→ **Data shown**
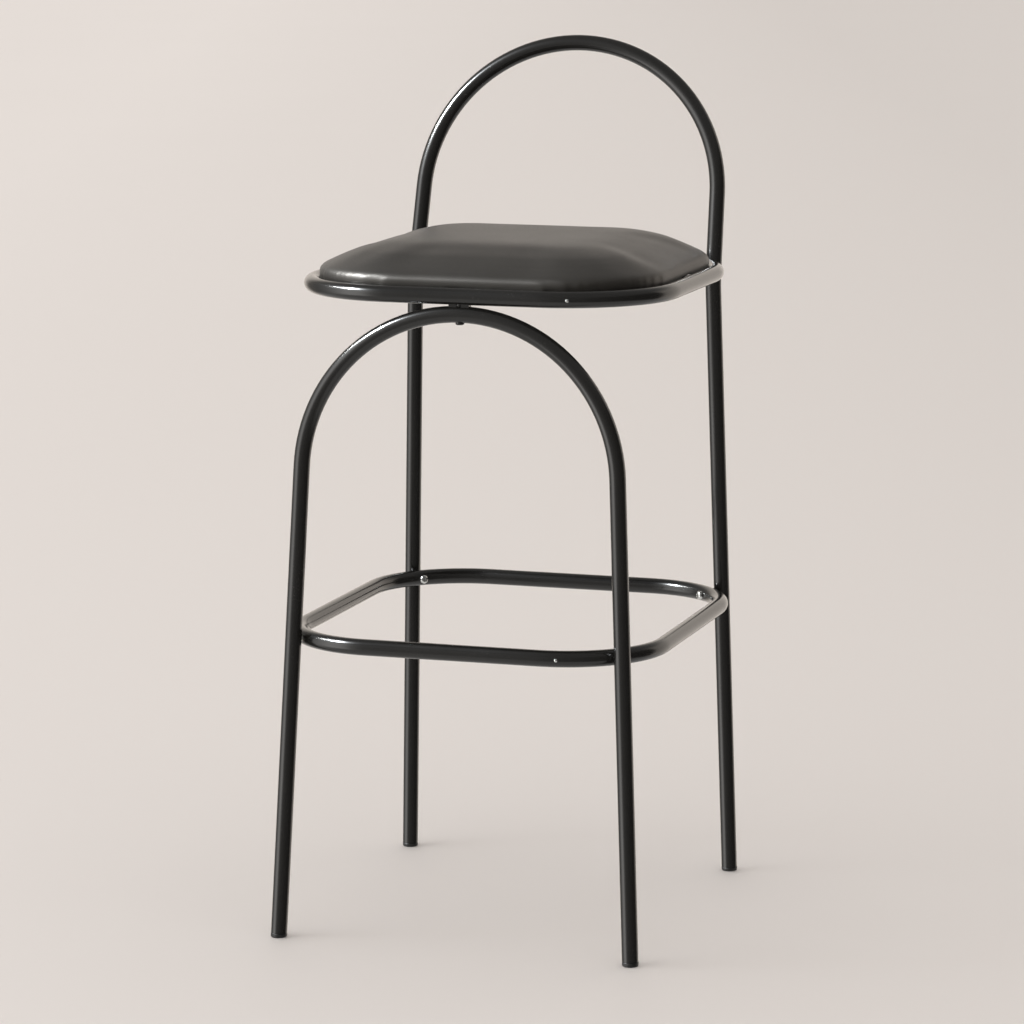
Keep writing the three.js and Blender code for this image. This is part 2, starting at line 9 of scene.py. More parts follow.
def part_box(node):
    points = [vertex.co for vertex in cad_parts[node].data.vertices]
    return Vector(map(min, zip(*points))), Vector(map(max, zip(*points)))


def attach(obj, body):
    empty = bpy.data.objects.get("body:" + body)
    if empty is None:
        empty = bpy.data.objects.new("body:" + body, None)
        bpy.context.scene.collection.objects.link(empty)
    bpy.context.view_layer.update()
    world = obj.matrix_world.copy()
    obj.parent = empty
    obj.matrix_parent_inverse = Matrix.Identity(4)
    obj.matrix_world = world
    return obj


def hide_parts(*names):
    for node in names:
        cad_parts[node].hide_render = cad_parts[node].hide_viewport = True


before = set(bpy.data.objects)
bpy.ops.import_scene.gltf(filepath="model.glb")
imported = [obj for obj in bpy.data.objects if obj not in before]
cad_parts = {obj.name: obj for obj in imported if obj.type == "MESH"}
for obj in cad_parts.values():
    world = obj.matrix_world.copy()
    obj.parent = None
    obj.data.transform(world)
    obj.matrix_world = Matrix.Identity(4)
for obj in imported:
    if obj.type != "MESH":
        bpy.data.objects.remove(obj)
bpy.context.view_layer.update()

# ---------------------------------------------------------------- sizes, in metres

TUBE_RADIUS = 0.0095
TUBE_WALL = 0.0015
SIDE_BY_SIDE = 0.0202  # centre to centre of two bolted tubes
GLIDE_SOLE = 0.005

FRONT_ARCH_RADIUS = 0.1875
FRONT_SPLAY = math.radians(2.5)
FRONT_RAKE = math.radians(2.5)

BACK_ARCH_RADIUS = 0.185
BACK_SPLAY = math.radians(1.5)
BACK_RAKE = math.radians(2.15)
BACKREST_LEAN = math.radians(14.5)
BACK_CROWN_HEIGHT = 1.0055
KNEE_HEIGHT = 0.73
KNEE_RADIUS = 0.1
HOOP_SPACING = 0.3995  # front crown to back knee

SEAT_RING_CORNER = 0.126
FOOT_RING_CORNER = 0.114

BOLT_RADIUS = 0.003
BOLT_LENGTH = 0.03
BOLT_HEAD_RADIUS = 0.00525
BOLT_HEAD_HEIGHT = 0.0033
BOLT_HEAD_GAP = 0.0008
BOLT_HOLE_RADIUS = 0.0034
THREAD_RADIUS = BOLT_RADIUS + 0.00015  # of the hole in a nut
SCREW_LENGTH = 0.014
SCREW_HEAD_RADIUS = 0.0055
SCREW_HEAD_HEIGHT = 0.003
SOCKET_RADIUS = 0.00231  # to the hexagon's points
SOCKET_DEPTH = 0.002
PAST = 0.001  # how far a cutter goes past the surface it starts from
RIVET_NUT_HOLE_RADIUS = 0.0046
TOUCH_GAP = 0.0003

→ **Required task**
Extract the data in full. Keep it word for word.

→ **Full answer**
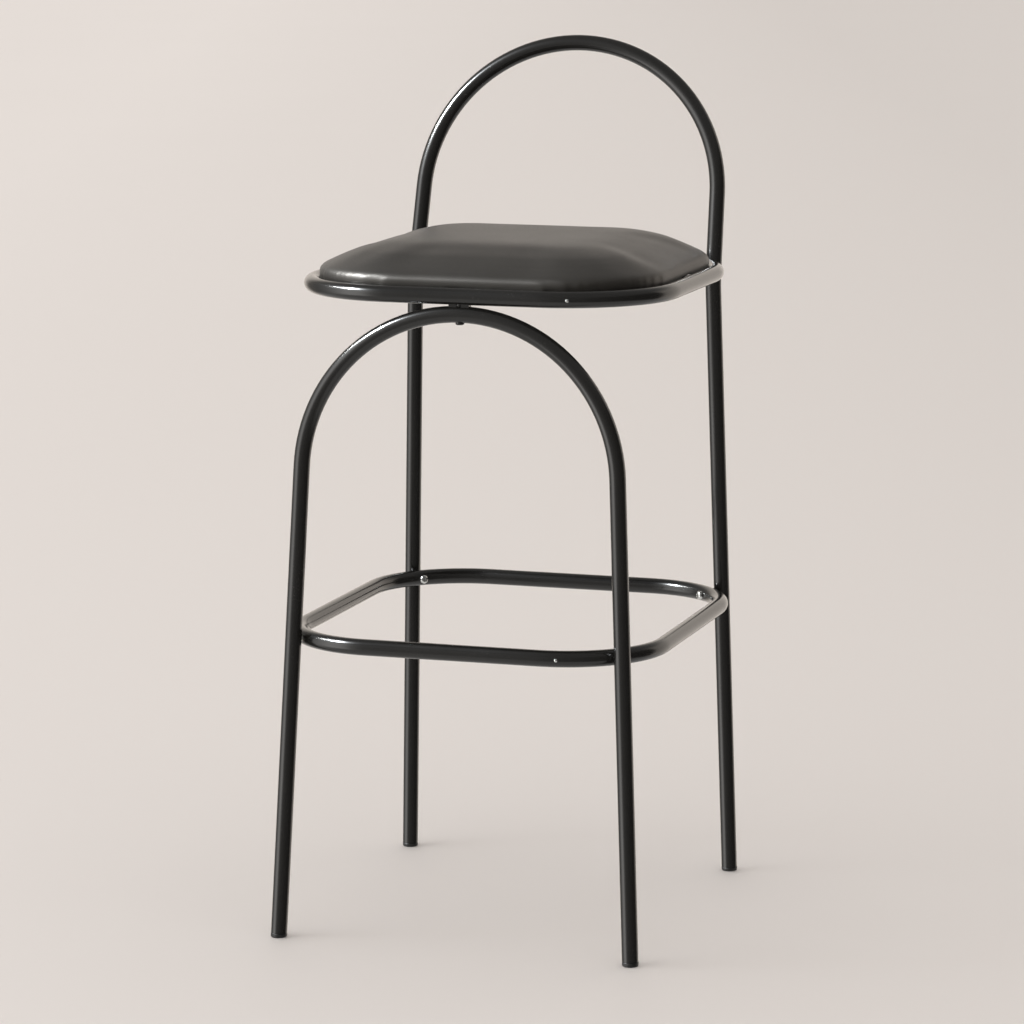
Keep writing the three.js and Blender code for this image. This is part 2, starting at line 9 of scene.py. More parts follow.
def part_box(node):
    points = [vertex.co for vertex in cad_parts[node].data.vertices]
    return Vector(map(min, zip(*points))), Vector(map(max, zip(*points)))


def attach(obj, body):
    empty = bpy.data.objects.get("body:" + body)
    if empty is None:
        empty = bpy.data.objects.new("body:" + body, None)
        bpy.context.scene.collection.objects.link(empty)
    bpy.context.view_layer.update()
    world = obj.matrix_world.copy()
    obj.parent = empty
    obj.matrix_parent_inverse = Matrix.Identity(4)
    obj.matrix_world = world
    return obj


def hide_parts(*names):
    for node in names:
        cad_parts[node].hide_render = cad_parts[node].hide_viewport = True


before = set(bpy.data.objects)
bpy.ops.import_scene.gltf(filepath="model.glb")
imported = [obj for obj in bpy.data.objects if obj not in before]
cad_parts = {obj.name: obj for obj in imported if obj.type == "MESH"}
for obj in cad_parts.values():
    world = obj.matrix_world.copy()
    obj.parent = None
    obj.data.transform(world)
    obj.matrix_world = Matrix.Identity(4)
for obj in imported:
    if obj.type != "MESH":
        bpy.data.objects.remove(obj)
bpy.context.view_layer.update()

# ---------------------------------------------------------------- sizes, in metres

TUBE_RADIUS = 0.0095
TUBE_WALL = 0.0015
SIDE_BY_SIDE = 0.0202  # centre to centre of two bolted tubes
GLIDE_SOLE = 0.005

FRONT_ARCH_RADIUS = 0.1875
FRONT_SPLAY = math.radians(2.5)
FRONT_RAKE = math.radians(2.5)

BACK_ARCH_RADIUS = 0.185
BACK_SPLAY = math.radians(1.5)
BACK_RAKE = math.radians(2.15)
BACKREST_LEAN = math.radians(14.5)
BACK_CROWN_HEIGHT = 1.0055
KNEE_HEIGHT = 0.73
KNEE_RADIUS = 0.1
HOOP_SPACING = 0.3995  # front crown to back knee

SEAT_RING_CORNER = 0.126
FOOT_RING_CORNER = 0.114

BOLT_RADIUS = 0.003
BOLT_LENGTH = 0.03
BOLT_HEAD_RADIUS = 0.00525
BOLT_HEAD_HEIGHT = 0.0033
BOLT_HEAD_GAP = 0.0008
BOLT_HOLE_RADIUS = 0.0034
THREAD_RADIUS = BOLT_RADIUS + 0.00015  # of the hole in a nut
SCREW_LENGTH = 0.014
SCREW_HEAD_RADIUS = 0.0055
SCREW_HEAD_HEIGHT = 0.003
SOCKET_RADIUS = 0.00231  # to the hexagon's points
SOCKET_DEPTH = 0.002
PAST = 0.001  # how far a cutter goes past the surface it starts from
RIVET_NUT_HOLE_RADIUS = 0.0046
TOUCH_GAP = 0.0003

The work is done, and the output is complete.